Each model should last at maximum 30 minutes on the GPU. Aim to get more than 60% accuracy on the vanilla model, and 70% on all BPE models. Run cs146_handin multilingual to submit all contents in your current directory as a handin. This directory should contain all relevant files, but for the sake of space, do not include dataset in your handin. In addition to the Python scripts, include your README and all generated files.

In your README, please note down:
  • A brief description talking about your rationale behind the hyperparameters used,
  • A discussion on the advantages and disadvantages of using byte-pair encoding over traditional methods.

If you have tried experimenting with hyperparameters, also note down:
  • What are the hashes to your experiments,
  • A brief discussion comparing and contrasting the results between the experiments, and why the results were the way they were.

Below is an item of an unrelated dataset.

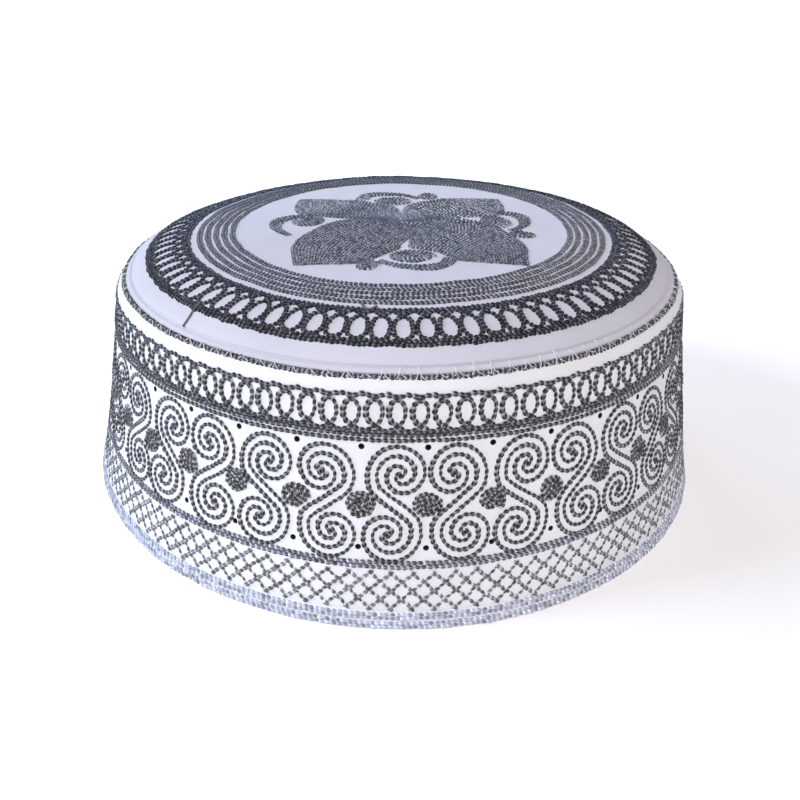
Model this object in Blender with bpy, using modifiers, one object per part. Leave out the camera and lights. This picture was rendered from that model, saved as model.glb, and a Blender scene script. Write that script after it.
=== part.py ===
"""Kufi: a stiff pillbox cap of stitched cotton, with a flat crown, a rolled seam, a pierced side band and a hem.

The cap stands on its hem, +Z up, with the origin at the middle of the hem on the floor. -Y is its front.
Every piece is a turned wall. One lattice then leans the crown a little, as the soft cap stands.
"""

import math

import bmesh
import bpy
from mathutils import Matrix, Vector

# Driving dimensions, in metres
HEM_RADIUS = 0.0950
BAND_TOP_RADIUS = 0.0833
BAND_TOP_HEIGHT = 0.0578
BAND_DRAW_IN = 0.0005
SEAM_RADIUS = 0.0808
SEAM_HEIGHT = 0.0615
CROWN_HEIGHT = 0.0703
CROWN_ROLL_POWER = 7.5
CLOTH = 0.0020
HEM_STRIP_HEIGHT = 0.0045
HEM_PROUD = 0.0003
HEM_EDGE_ROUND = 0.0006
HEM_INNER_ROUND = 0.0003
PIECE_GAP = 0.0003

# Pattern of eyelets: two rows, with one of each between two scrolls of the embroidery
SCROLL_COUNT = 36
FIRST_EYELET_ANGLE = math.radians(4.93)
EYELET_RADIUS = 0.0007
EYELET_HEIGHTS = (0.0457, 0.0212)
EYELET_SIDES = 8
EYELET_PEG_LENGTH = 0.0050

# How the soft cap stands: the crown is higher at its +X side by this slope
CROWN_LEAN = 0.020

# How finely the round walls are made
ROUND_STEPS = 72
CROWN_STEPS = 10
CROWN_STEP_CROWDING = 0.45
SHOULDER_STEPS = 3
BAND_STEPS = 6
HEM_STEPS = 2
MERGE_DISTANCE = 0.00002
SMOOTH_ANGLE = math.radians(30.0)

# Colour, roughness and metallic value of each piece
FINISHES = {
    "crown": ((0.68, 0.67, 0.74, 1.0), 0.85, 0.0),
    "seam_welt": ((0.60, 0.60, 0.66, 1.0), 0.85, 0.0),
    "side_band": ((0.84, 0.85, 0.87, 1.0), 0.80, 0.0),
    "hem_binding": ((0.70, 0.73, 0.80, 1.0), 0.80, 0.0),
}


def clear_scene():
    """Remove what the new file holds."""
    for obj in list(bpy.data.objects):
        bpy.data.objects.remove(obj)


def new_collection(name):
    """Make a collection in the scene."""
    collection = bpy.data.collections.new(name)
    bpy.context.scene.collection.children.link(collection)
    return collection


def cloth_material(name):
    """Make the plain material of one piece."""
    colour, roughness, metallic = FINISHES[name]
    material = bpy.data.materials.new(name)
    material.use_nodes = True
    shader = material.node_tree.nodes["Principled BSDF"]
    shader.inputs["Base Color"].default_value = colour
    shader.inputs["Roughness"].default_value = roughness
    shader.inputs["Metallic"].default_value = metallic
    return material


def crown_height(radius):
    """Height of the crown's outer face: flat in the middle, rolling down ever faster to the seam."""
    drop = CROWN_HEIGHT - SEAM_HEIGHT
    return CROWN_HEIGHT - drop * (radius / SEAM_RADIUS) ** CROWN_ROLL_POWER


def crown_slope(radius):
    """Fall of the crown's outer face for each metre outwards, as a negative number."""
    drop = CROWN_HEIGHT - SEAM_HEIGHT
    return -drop * CROWN_ROLL_POWER * (radius / SEAM_RADIUS) ** (CROWN_ROLL_POWER - 1.0) / SEAM_RADIUS


def band_radius(height):
    """Radius of the side band's outer face: a flared wall, drawn in a little at its middle."""
    part_up = height / BAND_TOP_HEIGHT
    flare = HEM_RADIUS - BAND_TOP_RADIUS
    return HEM_RADIUS - flare * part_up - 4.0 * BAND_DRAW_IN * part_up * (1.0 - part_up)


def band_slope(height):
    """Change of the side band's radius for each metre upwards, as a negative number."""
    part_up = height / BAND_TOP_HEIGHT
    flare = HEM_RADIUS - BAND_TOP_RADIUS
    return -(flare + 4.0 * BAND_DRAW_IN * (1.0 - 2.0 * part_up)) / BAND_TOP_HEIGHT


def inside(point, tangent, thickness=CLOTH):
    """The point of the inner face behind an outer (radius, height) point, whose tangent runs down the wall."""
    run = Vector(tangent).normalized()
    return (point[0] + run[1] * thickness, point[1] - run[0] * thickness)


def walled(outer, tangents, thickness=CLOTH):
    """Outline of a wall: down its outer face, then back up its inner one."""
    inner = [inside(point, tangent, thickness) for point, tangent in zip(outer, tangents)]
    return outer + inner[::-1]


def crown_outline():
    """Section of the crown, from its centre to the gap at the seam."""
    edge = SEAM_RADIUS - PIECE_GAP
    steps = [step / CROWN_STEPS for step in range(CROWN_STEPS + 1)]
    radii = [edge * share ** CROWN_STEP_CROWDING for share in steps]
    outer = [(radius, crown_height(radius)) for radius in radii]
    tangents = [(1.0, crown_slope(radius)) for radius in radii]
    return walled(outer, tangents)


def shoulder_point(share):
    """Point and tangent of the rolled seam, a quadratic curve that joins the crown to the side band."""
    start = Vector((SEAM_RADIUS, SEAM_HEIGHT))
    end = Vector((BAND_TOP_RADIUS, BAND_TOP_HEIGHT))
    leaving = Vector((1.0, crown_slope(SEAM_RADIUS)))
    arriving = Vector((-band_slope(BAND_TOP_HEIGHT), -1.0))
    span = end - start
    turn = leaving.x * arriving.y - leaving.y * arriving.x
    reach = (span.x * arriving.y - span.y * arriving.x) / turn
    corner = start + leaving * reach
    point = start * (1.0 - share) ** 2 + corner * 2.0 * share * (1.0 - share) + end * share ** 2
    tangent = (corner - start) * (1.0 - share) + (end - corner) * share
    return tuple(point), tuple(tangent)


def welt_outline():
    """Section of the rolled seam."""
    stations = [shoulder_point(step / SHOULDER_STEPS) for step in range(SHOULDER_STEPS + 1)]
    return walled([point for point, tangent in stations], [tangent for point, tangent in stations])


def band_outline():
    """Section of the side band, from the gap under the seam to the gap above the hem."""
    top = BAND_TOP_HEIGHT - PIECE_GAP
    bottom = HEM_STRIP_HEIGHT + PIECE_GAP
    heights = [top + (bottom - top) * step / BAND_STEPS for step in range(BAND_STEPS + 1)]
    outer = [(band_radius(height), height) for height in heights]
    tangents = [(-band_slope(height), -1.0) for height in heights]
    return walled(outer, tangents)


def hem_outline():
    """Section of the hem: a strip a little prouder than the band, with a flat underside on the floor."""
    heights = [HEM_STRIP_HEIGHT + (HEM_EDGE_ROUND - HEM_STRIP_HEIGHT) * step / HEM_STEPS
               for step in range(HEM_STEPS + 1)]
    outer = []
    for height in heights:
        proud = HEM_PROUD * height / HEM_STRIP_HEIGHT
        outer.append((band_radius(height) + proud, height))
    tangents = [(-band_slope(height), -1.0) for height in heights]
    thickness = CLOTH + 2.0 * HEM_PROUD
    inner = [inside(point, tangent, thickness) for point, tangent in zip(outer, tangents)]
    sole_outer = (HEM_RADIUS - HEM_EDGE_ROUND, 0.0)
    sole_inner = (inner[-1][0] + HEM_INNER_ROUND, 0.0)
    return outer + [sole_outer, sole_inner] + inner[::-1]


def turned_mesh(name, outline, at_axis):
    """Turn a closed (radius, height) outline about Z. One that ends on the axis needs no closing edge."""
    profile = bpy.data.meshes.new(name + "_outline")
    shape = bmesh.new()
    corners = [shape.verts.new((radius, 0.0, height)) for radius, height in outline]
    for first, second in zip(corners, corners[1:]):
        shape.edges.new((first, second))
    if not at_axis:
        shape.edges.new((corners[-1], corners[0]))
    shape.to_mesh(profile)
    shape.free()

    holder = bpy.data.objects.new(name + "_outline", profile)
    bpy.context.scene.collection.objects.link(holder)
    screw = holder.modifiers.new("turn", "SCREW")
    screw.steps = ROUND_STEPS
    screw.render_steps = ROUND_STEPS
    screw.use_merge_vertices = True
    screw.merge_threshold = MERGE_DISTANCE
    evaluated = holder.evaluated_get(bpy.context.evaluated_depsgraph_get())
    mesh = bpy.data.meshes.new_from_object(evaluated)
    bpy.data.objects.remove(holder)
    bpy.data.meshes.remove(profile)
    mesh.name = name
    mesh.shade_smooth()
    mesh.set_sharp_from_angle(angle=SMOOTH_ANGLE)
    return mesh


def turned_piece(name, outline, collection, at_axis=False):
    """One named piece of the cap, turned so that its facets meet midway between two eyelets."""
    mesh = turned_mesh(name, outline, at_axis)
    half_facet = math.pi / ROUND_STEPS
    mesh.transform(Matrix.Rotation(FIRST_EYELET_ANGLE - half_facet, 4, "Z"))
    mesh.materials.append(cloth_material(name))
    piece = bpy.data.objects.new(name, mesh)
    collection.objects.link(piece)
    return piece


def eyelet_cutters(collection):
    """Two rows of small pegs through the side band, square to its wall."""
    mesh = bpy.data.meshes.new("eyelet_cutters")
    shape = bmesh.new()
    for height in EYELET_HEIGHTS:
        for index in range(SCROLL_COUNT):
            angle = FIRST_EYELET_ANGLE + index * math.tau / SCROLL_COUNT
            outward = Vector((math.sin(angle), -math.cos(angle), -band_slope(height))).normalized()
            face = Vector((math.sin(angle), -math.cos(angle), 0.0)) * band_radius(height)
            middle = face + Vector((0.0, 0.0, height)) - outward * CLOTH / 2.0
            facing = outward.to_track_quat("Z", "Y").to_matrix().to_4x4()
            bmesh.ops.create_cone(
                shape, cap_ends=True, segments=EYELET_SIDES, radius1=EYELET_RADIUS, radius2=EYELET_RADIUS,
                depth=EYELET_PEG_LENGTH, matrix=Matrix.Translation(middle) @ facing)
    shape.to_mesh(mesh)
    shape.free()
    cutters = bpy.data.objects.new("eyelet_cutters", mesh)
    cutters.display_type = "WIRE"
    cutters.hide_render = True
    collection.objects.link(cutters)
    return cutters


def leaning_lattice(collection):
    """A box of two layers whose top is tilted, so that the hem stays flat and the crown leans."""
    data = bpy.data.lattices.new("crown_lean")
    data.points_u = 2
    data.points_v = 2
    data.points_w = 2
    data.interpolation_type_u = "KEY_LINEAR"
    data.interpolation_type_v = "KEY_LINEAR"
    data.interpolation_type_w = "KEY_LINEAR"
    width = 2.0 * HEM_RADIUS
    lattice = bpy.data.objects.new("crown_lean", data)
    lattice.scale = (width, width, CROWN_HEIGHT)
    lattice.location = (0.0, 0.0, CROWN_HEIGHT / 2.0)
    lattice.hide_render = True
    collection.objects.link(lattice)
    for point in data.points:
        if point.co.z > 0.0:
            point.co_deform.z += CROWN_LEAN * point.co.x * width / CROWN_HEIGHT
    return lattice


def build():
    """Make the four pieces, pierce the band and lean the crown."""
    clear_scene()
    cap = new_collection("kufi")
    helpers = new_collection("helpers")

    crown = turned_piece("crown", crown_outline(), cap, at_axis=True)
    welt = turned_piece("seam_welt", welt_outline(), cap)
    band = turned_piece("side_band", band_outline(), cap)
    hem = turned_piece("hem_binding", hem_outline(), cap)

    piercing = band.modifiers.new("eyelets", "BOOLEAN")
    piercing.operation = "DIFFERENCE"
    piercing.solver = "EXACT"
    piercing.object = eyelet_cutters(helpers)

    lattice = leaning_lattice(helpers)
    for piece in (crown, welt, band, hem):
        lean = piece.modifiers.new("lean", "LATTICE")
        lean.object = lattice


build()
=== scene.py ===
# Kufi: a stiff white cotton cap with grey chain stitch embroidery, standing on its hem.
# Pattern sizes are in millimetres. Angles are in degrees, counted from the front of the cap.
import math
import random

import bmesh
import bpy
from mathutils import Matrix, Vector, noise


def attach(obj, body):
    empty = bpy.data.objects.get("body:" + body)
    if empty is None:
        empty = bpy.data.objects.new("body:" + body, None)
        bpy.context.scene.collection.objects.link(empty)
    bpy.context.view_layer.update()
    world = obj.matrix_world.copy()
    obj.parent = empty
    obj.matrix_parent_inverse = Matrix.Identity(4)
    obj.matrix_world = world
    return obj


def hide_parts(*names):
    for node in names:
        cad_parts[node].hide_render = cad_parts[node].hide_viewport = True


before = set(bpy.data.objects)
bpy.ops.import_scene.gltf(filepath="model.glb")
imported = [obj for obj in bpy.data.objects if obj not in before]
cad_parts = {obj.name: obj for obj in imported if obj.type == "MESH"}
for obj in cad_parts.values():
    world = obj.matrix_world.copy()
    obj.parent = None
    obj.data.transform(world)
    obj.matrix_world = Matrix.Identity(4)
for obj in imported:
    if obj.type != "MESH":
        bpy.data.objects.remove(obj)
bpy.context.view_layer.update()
mm = 0.001
noise.seed_set(5)    # without it, noise vectors change from run to run
print("frame loaded:", ", ".join(sorted(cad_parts)))

# The cap's shape, the same as its packed walls
capShape = {
    "hemRadius": 95.0,
    "bandTopRadius": 83.3,
    "bandTopHeight": 57.8,
    "bandDrawIn": 0.5,
    "seamRadius": 80.8,
    "seamHeight": 61.5,
    "crownHeight": 70.3,
    "rollPower": 7.5,       # how late the crown rolls down to its seam
    "lean": 0.020,          # the crown is higher on one side
    "clothThickness": 2.0,
    "chartRadius": 89.0,    # a millimetre across the band's pattern is measured at this radius
}

# Small unevenness that the stitches pull into the cloth
clothRelief = {
    "puckerSize": 5.5,
    "puckerDepth": 0.16,
    "bulgeSize": 38.0,
    "bulgeDepth": 0.45,
    "bulgeShift": (7.0, 3.0, 5.0),
}


def pucker(point):
    fine = noise.noise(point / clothRelief["puckerSize"])
    broad = noise.noise(point / clothRelief["bulgeSize"] + Vector(clothRelief["bulgeShift"]))
    return fine * clothRelief["puckerDepth"] + broad * clothRelief["bulgeDepth"]


def leaned(point):
    rise = capShape["lean"] * point.x / capShape["crownHeight"]
    return Vector((point.x, point.y, point.z * (1 + rise)))


# A place on the cloth, so far proud of it, and the way that the cloth faces there
def settled(point, facing, proud):
    return leaned(point + facing * (proud + pucker(point))), facing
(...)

You should target above 70% accuracy for both French to English translation with BPE-vocabulary and multilingual translation. You should also observe that the BPE model work better than the vanilla model. Even if you were not able to achieve good results with any of the models developed, if you provide a substantial report describing multiple experiments, rationale behind why the experiments were attempted and why they did/didn't work, and discussion on why some worked better than others, etc. you will be able to receive substantial partial credit.

In accordance with the course grading policy, your assignment should not have any identifiable information on it, including your Banner ID, name, or cslogin.